The message from the teachers in our focus groups was that they are capable of doing their jobs and could do better without the problems caused by lack of money and large classes.

A St Albans secondary teacher said: “The majority of teachers care about what happens to their kids ... I can remember the times when I’ve gone home, and I’ve sat down and almost burst into tears because I feel so guilty about what I can’t do ... and somehow you’ve sort of learned to harden your heart, doing the best you can.”

The emphasis being laid on parent power by the Conservatives and Labour are a particular source of anxiety and irritation. Teachers were sensitive to the erosion of their power and dismissive of the ability of parents to make informed choices. Some discounted such judgment as amateur.

Another significant factor contributing to teachers’ misery is continual change in standards and curriculum requirements, coupled with increased and new demands on the job. Many believe that changes are almost made for their own sake. “The school that changes frequently is a good school. That is almost the outlook they have,” said a St Albans teacher.

“The curriculum has undergone so many metamorphoses - no sooner do we get the hang of one way than they’re producing something different,” complained a teacher in Radlett. She was worried that such constant change would in the long run prove more damaging to students because of the confusion caused by changing qualifications and certificates.
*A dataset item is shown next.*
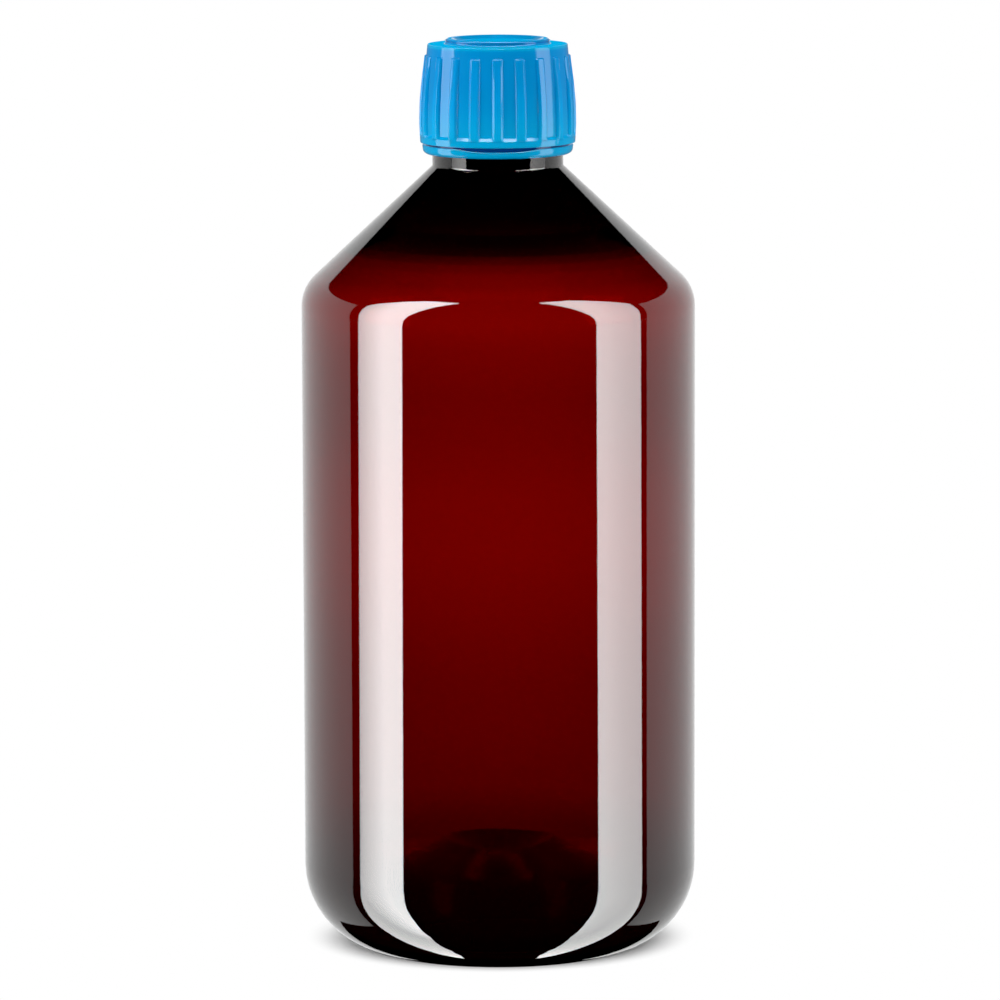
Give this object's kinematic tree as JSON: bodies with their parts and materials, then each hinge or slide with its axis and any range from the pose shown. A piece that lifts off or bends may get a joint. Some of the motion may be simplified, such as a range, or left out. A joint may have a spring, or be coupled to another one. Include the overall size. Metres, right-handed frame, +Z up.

A Sheffield teacher was more disturbed by the increased non-teaching demands coupled with other problems. “They’re expecting more and more all the time. The admin and all that sort of stuff is absolutely outrageous. And the meetings ... Changes, plus the lack of resources, because they want us to make all the changes, but we haven’t got the funds to do it. They’re all linked together. Then the stress is linked to the number of hours worked.”